The required output is a word-for-word copy of the lines from the line bearing "upper_housing();" through the line bearing "if empty is", inclusive, and no other lines.
-- Begin INFORMATION SHOWN --
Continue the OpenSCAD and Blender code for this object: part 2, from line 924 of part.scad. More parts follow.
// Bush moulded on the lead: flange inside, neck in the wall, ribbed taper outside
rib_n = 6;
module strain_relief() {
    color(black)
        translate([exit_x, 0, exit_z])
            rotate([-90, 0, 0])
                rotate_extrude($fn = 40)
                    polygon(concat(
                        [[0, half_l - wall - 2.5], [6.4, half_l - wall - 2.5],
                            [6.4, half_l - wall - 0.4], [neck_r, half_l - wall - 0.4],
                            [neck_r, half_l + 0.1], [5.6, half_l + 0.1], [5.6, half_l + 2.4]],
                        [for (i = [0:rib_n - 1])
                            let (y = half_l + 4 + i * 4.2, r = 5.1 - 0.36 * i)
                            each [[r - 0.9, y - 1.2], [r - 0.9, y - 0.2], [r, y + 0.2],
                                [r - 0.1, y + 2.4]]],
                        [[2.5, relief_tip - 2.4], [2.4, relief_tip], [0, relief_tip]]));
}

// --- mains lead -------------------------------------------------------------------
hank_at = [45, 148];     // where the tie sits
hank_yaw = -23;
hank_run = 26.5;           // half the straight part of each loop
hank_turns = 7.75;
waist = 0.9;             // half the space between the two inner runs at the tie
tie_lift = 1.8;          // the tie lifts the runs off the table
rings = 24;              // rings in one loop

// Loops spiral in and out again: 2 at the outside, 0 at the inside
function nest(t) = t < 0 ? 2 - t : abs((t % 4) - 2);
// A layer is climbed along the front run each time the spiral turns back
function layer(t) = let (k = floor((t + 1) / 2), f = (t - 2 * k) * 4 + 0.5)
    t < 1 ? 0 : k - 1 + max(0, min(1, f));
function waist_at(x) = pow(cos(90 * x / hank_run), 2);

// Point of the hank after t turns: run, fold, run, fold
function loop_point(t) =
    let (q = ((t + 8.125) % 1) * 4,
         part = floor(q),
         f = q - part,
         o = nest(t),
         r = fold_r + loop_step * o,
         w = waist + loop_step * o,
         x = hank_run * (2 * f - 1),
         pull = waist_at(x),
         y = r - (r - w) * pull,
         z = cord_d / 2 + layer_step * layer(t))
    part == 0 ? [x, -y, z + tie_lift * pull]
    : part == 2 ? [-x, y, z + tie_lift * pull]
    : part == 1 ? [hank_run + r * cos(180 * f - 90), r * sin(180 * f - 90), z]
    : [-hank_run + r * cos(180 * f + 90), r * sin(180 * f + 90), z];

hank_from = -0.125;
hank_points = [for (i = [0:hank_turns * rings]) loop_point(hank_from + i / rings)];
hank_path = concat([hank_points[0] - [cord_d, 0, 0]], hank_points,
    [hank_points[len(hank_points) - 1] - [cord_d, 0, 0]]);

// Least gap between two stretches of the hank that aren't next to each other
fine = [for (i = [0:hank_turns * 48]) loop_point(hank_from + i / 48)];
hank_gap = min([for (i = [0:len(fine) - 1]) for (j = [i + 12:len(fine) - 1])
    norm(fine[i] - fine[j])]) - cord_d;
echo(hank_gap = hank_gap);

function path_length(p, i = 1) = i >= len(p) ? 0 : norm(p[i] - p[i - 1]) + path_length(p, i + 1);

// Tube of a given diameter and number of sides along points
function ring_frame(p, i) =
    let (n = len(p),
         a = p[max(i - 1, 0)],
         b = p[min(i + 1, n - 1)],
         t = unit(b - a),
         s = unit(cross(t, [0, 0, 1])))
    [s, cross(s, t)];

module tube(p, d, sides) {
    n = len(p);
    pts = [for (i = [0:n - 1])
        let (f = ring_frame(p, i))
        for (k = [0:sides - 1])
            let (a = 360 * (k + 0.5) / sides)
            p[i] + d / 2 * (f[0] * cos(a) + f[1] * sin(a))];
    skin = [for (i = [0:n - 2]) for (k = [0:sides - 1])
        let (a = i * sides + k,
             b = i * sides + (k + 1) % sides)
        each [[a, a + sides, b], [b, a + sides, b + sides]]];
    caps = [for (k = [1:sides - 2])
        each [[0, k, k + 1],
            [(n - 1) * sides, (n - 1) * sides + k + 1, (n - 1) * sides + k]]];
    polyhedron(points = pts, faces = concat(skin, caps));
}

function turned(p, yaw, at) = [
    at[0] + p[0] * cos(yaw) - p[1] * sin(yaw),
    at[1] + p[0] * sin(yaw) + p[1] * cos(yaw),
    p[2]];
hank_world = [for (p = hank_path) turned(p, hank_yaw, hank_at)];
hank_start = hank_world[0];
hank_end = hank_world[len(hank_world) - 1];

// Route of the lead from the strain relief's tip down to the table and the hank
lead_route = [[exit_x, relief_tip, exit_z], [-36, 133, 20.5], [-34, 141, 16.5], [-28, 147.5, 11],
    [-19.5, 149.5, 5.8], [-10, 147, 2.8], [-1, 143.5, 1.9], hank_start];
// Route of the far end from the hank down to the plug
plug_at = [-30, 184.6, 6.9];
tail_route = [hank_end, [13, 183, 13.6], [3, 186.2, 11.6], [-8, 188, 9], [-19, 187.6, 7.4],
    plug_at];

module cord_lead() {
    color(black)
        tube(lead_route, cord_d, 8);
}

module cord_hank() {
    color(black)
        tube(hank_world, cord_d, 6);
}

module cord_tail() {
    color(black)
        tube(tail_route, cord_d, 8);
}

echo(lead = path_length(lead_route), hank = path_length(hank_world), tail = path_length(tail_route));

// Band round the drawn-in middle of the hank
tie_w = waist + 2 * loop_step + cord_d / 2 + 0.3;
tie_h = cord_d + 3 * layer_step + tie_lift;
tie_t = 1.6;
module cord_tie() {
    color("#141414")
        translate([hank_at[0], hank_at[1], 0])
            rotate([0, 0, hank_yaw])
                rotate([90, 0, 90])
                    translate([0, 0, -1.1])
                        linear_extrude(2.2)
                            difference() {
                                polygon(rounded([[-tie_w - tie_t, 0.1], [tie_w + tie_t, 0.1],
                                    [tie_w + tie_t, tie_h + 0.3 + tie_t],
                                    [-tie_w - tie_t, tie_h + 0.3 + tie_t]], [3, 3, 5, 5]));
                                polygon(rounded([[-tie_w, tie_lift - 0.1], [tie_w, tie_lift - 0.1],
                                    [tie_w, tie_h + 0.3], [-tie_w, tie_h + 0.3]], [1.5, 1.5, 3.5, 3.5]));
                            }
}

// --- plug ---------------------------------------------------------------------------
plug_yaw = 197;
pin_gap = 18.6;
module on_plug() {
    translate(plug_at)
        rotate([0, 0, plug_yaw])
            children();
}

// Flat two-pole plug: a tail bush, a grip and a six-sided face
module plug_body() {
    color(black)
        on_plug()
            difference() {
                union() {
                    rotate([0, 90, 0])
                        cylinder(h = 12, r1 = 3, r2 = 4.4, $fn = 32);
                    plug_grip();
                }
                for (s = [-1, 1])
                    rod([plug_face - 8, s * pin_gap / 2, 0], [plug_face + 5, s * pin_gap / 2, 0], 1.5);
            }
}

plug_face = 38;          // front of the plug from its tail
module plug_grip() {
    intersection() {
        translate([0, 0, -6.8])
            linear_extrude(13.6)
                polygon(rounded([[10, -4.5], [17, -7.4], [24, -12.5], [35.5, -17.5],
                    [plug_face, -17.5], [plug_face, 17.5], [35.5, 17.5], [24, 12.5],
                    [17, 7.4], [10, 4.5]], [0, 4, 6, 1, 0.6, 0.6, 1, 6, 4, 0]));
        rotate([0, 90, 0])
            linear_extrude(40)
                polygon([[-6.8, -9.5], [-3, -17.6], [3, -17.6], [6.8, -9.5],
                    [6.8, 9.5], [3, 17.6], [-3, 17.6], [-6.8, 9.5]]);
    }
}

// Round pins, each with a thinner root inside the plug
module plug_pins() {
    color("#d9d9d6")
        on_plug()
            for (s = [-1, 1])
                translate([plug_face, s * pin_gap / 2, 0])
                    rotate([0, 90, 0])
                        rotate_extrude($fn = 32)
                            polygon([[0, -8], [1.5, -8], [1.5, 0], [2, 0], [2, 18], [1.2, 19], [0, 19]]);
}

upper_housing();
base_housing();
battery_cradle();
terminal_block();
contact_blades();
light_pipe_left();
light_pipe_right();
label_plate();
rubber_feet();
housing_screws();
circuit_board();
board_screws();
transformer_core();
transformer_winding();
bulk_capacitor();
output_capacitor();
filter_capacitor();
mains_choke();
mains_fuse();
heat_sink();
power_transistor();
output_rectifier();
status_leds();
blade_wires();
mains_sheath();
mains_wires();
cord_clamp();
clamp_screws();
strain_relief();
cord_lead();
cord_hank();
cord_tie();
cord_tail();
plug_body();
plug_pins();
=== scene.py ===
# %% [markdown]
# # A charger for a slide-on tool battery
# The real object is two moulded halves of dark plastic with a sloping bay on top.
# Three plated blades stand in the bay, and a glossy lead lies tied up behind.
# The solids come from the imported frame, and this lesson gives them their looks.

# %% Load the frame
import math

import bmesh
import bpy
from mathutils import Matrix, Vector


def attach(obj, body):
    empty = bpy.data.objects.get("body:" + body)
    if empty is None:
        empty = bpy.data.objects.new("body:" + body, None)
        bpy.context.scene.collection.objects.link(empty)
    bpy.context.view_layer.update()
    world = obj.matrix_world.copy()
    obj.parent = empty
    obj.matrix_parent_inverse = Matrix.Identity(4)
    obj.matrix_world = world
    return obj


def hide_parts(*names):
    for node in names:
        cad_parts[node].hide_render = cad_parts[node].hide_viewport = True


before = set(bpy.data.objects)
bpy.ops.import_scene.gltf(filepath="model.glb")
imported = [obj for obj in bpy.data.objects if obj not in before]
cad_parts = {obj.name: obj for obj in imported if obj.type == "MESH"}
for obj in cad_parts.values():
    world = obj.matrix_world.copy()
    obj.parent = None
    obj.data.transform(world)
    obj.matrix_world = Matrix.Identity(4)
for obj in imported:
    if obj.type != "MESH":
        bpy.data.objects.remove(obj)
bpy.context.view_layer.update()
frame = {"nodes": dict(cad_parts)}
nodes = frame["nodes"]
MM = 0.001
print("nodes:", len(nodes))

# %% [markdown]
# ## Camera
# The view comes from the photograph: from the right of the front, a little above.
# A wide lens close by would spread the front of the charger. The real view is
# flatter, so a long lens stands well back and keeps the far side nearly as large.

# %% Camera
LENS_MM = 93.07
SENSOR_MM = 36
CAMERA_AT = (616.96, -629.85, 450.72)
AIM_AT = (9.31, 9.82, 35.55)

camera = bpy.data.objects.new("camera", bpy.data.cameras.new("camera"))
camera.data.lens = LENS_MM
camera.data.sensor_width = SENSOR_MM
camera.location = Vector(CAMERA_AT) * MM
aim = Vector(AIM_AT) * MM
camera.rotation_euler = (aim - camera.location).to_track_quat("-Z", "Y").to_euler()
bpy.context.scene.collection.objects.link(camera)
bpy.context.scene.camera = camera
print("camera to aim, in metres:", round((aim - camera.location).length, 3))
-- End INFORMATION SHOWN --
-- Begin INFORMATION SHOWN --
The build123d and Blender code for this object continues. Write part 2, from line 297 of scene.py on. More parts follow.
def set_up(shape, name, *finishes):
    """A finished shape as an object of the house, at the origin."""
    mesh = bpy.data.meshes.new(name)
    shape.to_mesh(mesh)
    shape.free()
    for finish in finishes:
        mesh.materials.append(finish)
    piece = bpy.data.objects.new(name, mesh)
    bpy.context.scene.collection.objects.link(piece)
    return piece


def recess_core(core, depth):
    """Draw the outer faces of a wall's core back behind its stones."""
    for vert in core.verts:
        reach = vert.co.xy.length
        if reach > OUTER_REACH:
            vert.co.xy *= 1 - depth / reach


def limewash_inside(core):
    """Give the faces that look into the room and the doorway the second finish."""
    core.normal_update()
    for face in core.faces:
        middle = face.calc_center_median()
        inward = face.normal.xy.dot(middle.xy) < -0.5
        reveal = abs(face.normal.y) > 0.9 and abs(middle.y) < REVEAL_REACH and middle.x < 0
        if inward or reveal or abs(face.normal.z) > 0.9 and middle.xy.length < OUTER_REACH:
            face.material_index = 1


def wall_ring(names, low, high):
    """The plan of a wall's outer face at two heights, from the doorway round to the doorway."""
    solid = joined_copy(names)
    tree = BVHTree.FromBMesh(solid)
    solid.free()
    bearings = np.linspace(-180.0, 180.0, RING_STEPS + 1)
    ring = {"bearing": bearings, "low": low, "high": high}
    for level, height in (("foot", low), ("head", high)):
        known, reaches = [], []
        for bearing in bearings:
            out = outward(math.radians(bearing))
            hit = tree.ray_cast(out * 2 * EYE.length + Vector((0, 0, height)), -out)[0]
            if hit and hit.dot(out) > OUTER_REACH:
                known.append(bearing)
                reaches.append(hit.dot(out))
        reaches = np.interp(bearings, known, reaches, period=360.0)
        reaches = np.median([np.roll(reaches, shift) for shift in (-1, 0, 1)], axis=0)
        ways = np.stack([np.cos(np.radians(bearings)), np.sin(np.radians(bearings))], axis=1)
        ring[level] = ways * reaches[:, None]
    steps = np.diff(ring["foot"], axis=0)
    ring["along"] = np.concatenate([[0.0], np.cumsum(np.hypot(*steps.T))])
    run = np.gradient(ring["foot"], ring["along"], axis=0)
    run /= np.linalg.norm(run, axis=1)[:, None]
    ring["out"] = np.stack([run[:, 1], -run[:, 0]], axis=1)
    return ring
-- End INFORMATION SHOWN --
#### IN RESPONSE
upper_housing();
base_housing();
battery_cradle();
terminal_block();
contact_blades();
light_pipe_left();
light_pipe_right();
label_plate();
rubber_feet();
housing_screws();
circuit_board();
board_screws();
transformer_core();
transformer_winding();
bulk_capacitor();
output_capacitor();
filter_capacitor();
mains_choke();
mains_fuse();
heat_sink();
power_transistor();
output_rectifier();
status_leds();
blade_wires();
mains_sheath();
mains_wires();
cord_clamp();
clamp_screws();
strain_relief();
cord_lead();
cord_hank();
cord_tie();
cord_tail();
plug_body();
plug_pins();
=== scene.py ===
# %% [markdown]
# # A charger for a slide-on tool battery
# The real object is two moulded halves of dark plastic with a sloping bay on top.
# Three plated blades stand in the bay, and a glossy lead lies tied up behind.
# The solids come from the imported frame, and this lesson gives them their looks.

# %% Load the frame
import math

import bmesh
import bpy
from mathutils import Matrix, Vector


def attach(obj, body):
    empty = bpy.data.objects.get("body:" + body)
    if empty is None:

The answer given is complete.